Patrick George Zaki, chercheur de l’EIPR spécialisé dans les questions de genre, demeure détenu dans l’attente des conclusions de l’enquête du service du procureur général de la sûreté de l’État pour des charges infondées de « terrorisme » depuis son arrestation en février 2020. Le 22 novembre, sa détention provisoire a été prolongée de 45 jours.
Les ambassadeurs et ambassadrices de l’Allemagne, de la France, de la Belgique, du Danemark, de la Finlande, de l’Italie, des Pays-Bas, de l’Espagne et de la Suisse, ainsi que les chargé·e·s d’affaires du Canada, de la Norvège et de la Suède, le vice-ambassadeur du Royaume-Uni et des représentant·e·s de la Commission européenne au Caire ont assisté à une réunion dans les locaux de l’EIPR le 3 novembre. Des diplomates et l’EIPR ont partagé des photos de la rencontre sur les réseaux sociaux le 8 novembre. Des représentants de l’Agence de sécurité nationale et du service du procureur général de la sûreté de l’État ont interrogé les membres du personnel de l’EIPR détenus sur leur travail, notamment sur la réunion avec les diplomates.
Cette campagne s’inscrit dans la vague d’attaques visant les ONG depuis les descentes effectuées dans les locaux de cinq organisations internationales et les poursuites intentées contre leurs employé·e·s en 2011, opération connue sous le nom d’Affaire 173 ou affaire des « financements étrangers ». En 2013, quelque 43 employé·e·s égyptiens et étrangers ont été accusés d’agir illégalement et de recevoir des fonds de l’étranger sans autorisation et ont été condamnés à des peines de prison. Lors d’un nouveau procès en 2018, un tribunal pénal du Caire a acquitté tous les accusé·e·s. Toutefois, les informations judiciaires dans le cadre de l’« Affaire 173 » se poursuivent contre des organisations de la société civile locale.

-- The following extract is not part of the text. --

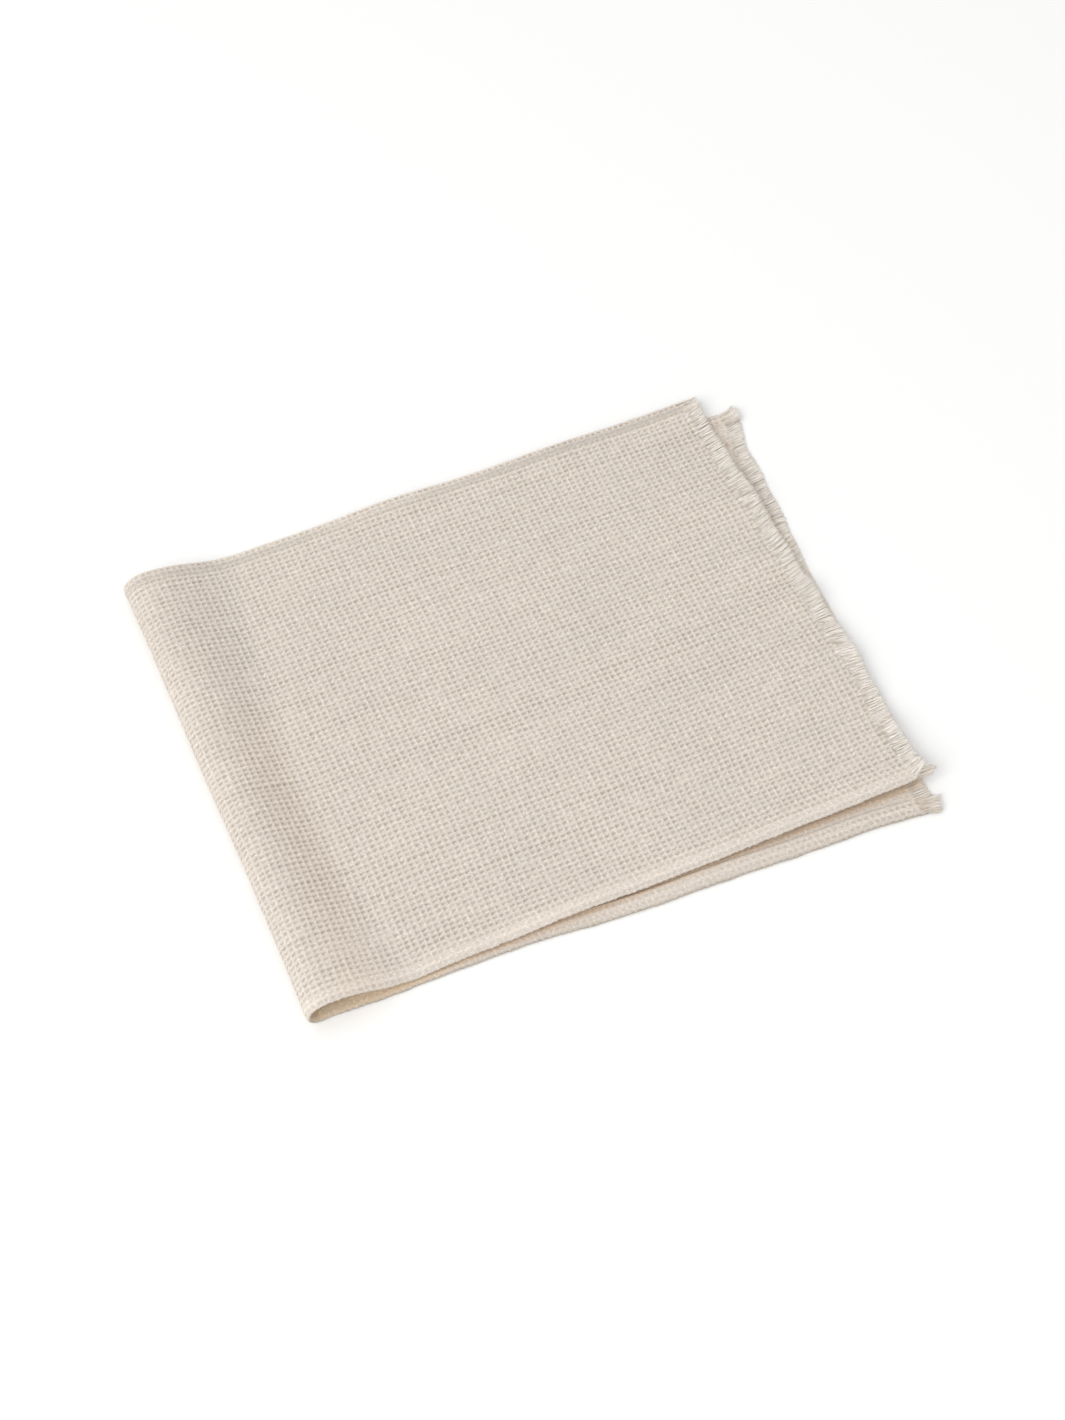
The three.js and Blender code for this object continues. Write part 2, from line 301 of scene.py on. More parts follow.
def cloth_frame(cells, v):
    """Points of the middle surface, with the directions along, across and outwards."""
    cells = np.asarray(cells, float)
    v = np.asarray(v, float)
    step = 0.4
    end = CELLS_EACH_LAYER
    ahead = lay_cloth(np.minimum(cells + step, end), v)
    behind = lay_cloth(np.maximum(cells - step, -end), v)
    along = unit(ahead - behind)
    across = unit(lay_cloth(cells, v + 1.0) - lay_cloth(cells, v - 1.0))
    return lay_cloth(cells, v), along, across, unit(np.cross(along, across))


pitch_along = round(middle_lengths[1] / CELLS_EACH_LAYER, 2)
print("weave pitch in mm:", pitch_along, "along and", round(PITCH_ACROSS, 2), "across")

# %% [markdown]
# ### Unevenness
#
# Hand-soft cotton is never a perfect grid. Lines of yarn wander by a fraction of a millimetre,
# pits are deeper or shallower, and a few rows are drawn tighter for some centimetres. Random
# numbers that are smoothed by a given reach give all of these, and a fixed seed gives the same
# towel each time.

# %% Smoothed random fields
random = np.random.default_rng(20)


def soft_field(rows, columns, reach_rows, reach_columns):
    """Random numbers with spread 1, smoothed over a reach in rows and in columns."""
    noise = random.standard_normal((rows, columns))
    wave_rows = np.fft.fftfreq(rows)[:, None] * reach_rows
    wave_columns = np.fft.rfftfreq(columns)[None, :] * reach_columns
    keep = np.exp(-2 * math.pi ** 2 * (wave_rows ** 2 + wave_columns ** 2))
    field = np.fft.irfft2(np.fft.rfft2(noise) * keep, s=noise.shape)
    return field / field.std()


# %% [markdown]
# ## The outer face
#
# The outer face is the cloth's right side: the top of the upper layer, the outside of the fold and
# the underside of the lower layer. Its grid has a point on each ridge and in each pit, so the
# waffle is real relief: three rows to a cell where it shows, two underneath, and two columns.
# Displacing a much finer grid with a texture would look the same from here and cost far more.

# %% Grid of the outer face
lower_cells = np.arange(-CELLS_EACH_LAYER, 0, 0.5)
upper_cells = np.arange(0, 3 * CELLS_EACH_LAYER + 1) / 3
outer_cells = np.concatenate([lower_cells, upper_cells])
outer_v = np.linspace(-HALF, HALF, 2 * CELLS_ACROSS + 1)
outer_rows = len(outer_cells)
outer_columns = len(outer_v)
pit_rows = np.abs(outer_cells - np.round(outer_cells)) > 0.1
pit_columns = np.arange(outer_columns) % 2 == 1
is_upper = outer_cells >= 0
print("outer face:", outer_rows, "rows by", outer_columns, "columns")

# %% How deep each pit is beside its neighbours
HEM_FIRST, HEM_SECOND, GROOVE = 1, 3, 5   # pit columns, counted from a rim
UNEVEN_PITS = 0.13          # how much the pits differ one by one
TIGHT_YARN = 0.32           # how much deeper they are along a tightly drawn yarn
SHALLOWEST, DEEPEST = 0.3, 1.3            # as shares of the usual depth
DRAWN_FLAT = 0.3            # how much flatter they are where the cloth is drawn out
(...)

Dans le cadre de cette affaire, le fondateur de l’EIPR Hossam Bahgat est visé par une interdiction de voyager depuis 2016 et ses avoirs sont gelés. Au moins 30 autres défenseur·e·s des droits humains sont interdits de déplacement et neuf font l’objet d’un gel de leurs avoirs.
L’Initiative égyptienne pour les droits de la personne (EIPR) a été créée en 2002. Elle s’appuie sur des recherches, la documentation, l’assistance juridique, les actions à visée stratégique et le travail de plaidoyer pour son travail sur les libertés civiles, les droits économiques et sociaux et la justice pénale. Elle s’attache notamment à rendre compte des droits des minorités religieuses en Égypte, à recueillir des informations sur les violences motivées par l’intolérance religieuse, à défendre les membres de la communauté LGBT+ poursuivis en justice et à apporter son conseil en matière de lois relatives à la santé mentale.
L’EIPR est l’une des rares organisations de défense des droits humains à travailler sur la justice environnementale en Égypte. L’EIPR a récemment publié des documents sur l’augmentation alarmante des exécutions en Égypte ces derniers mois, sur la nécessité d’assurer un accès équitable aux vaccins contre le COVID-19, et sur la protection des victimes et témoins de violences sexuelles.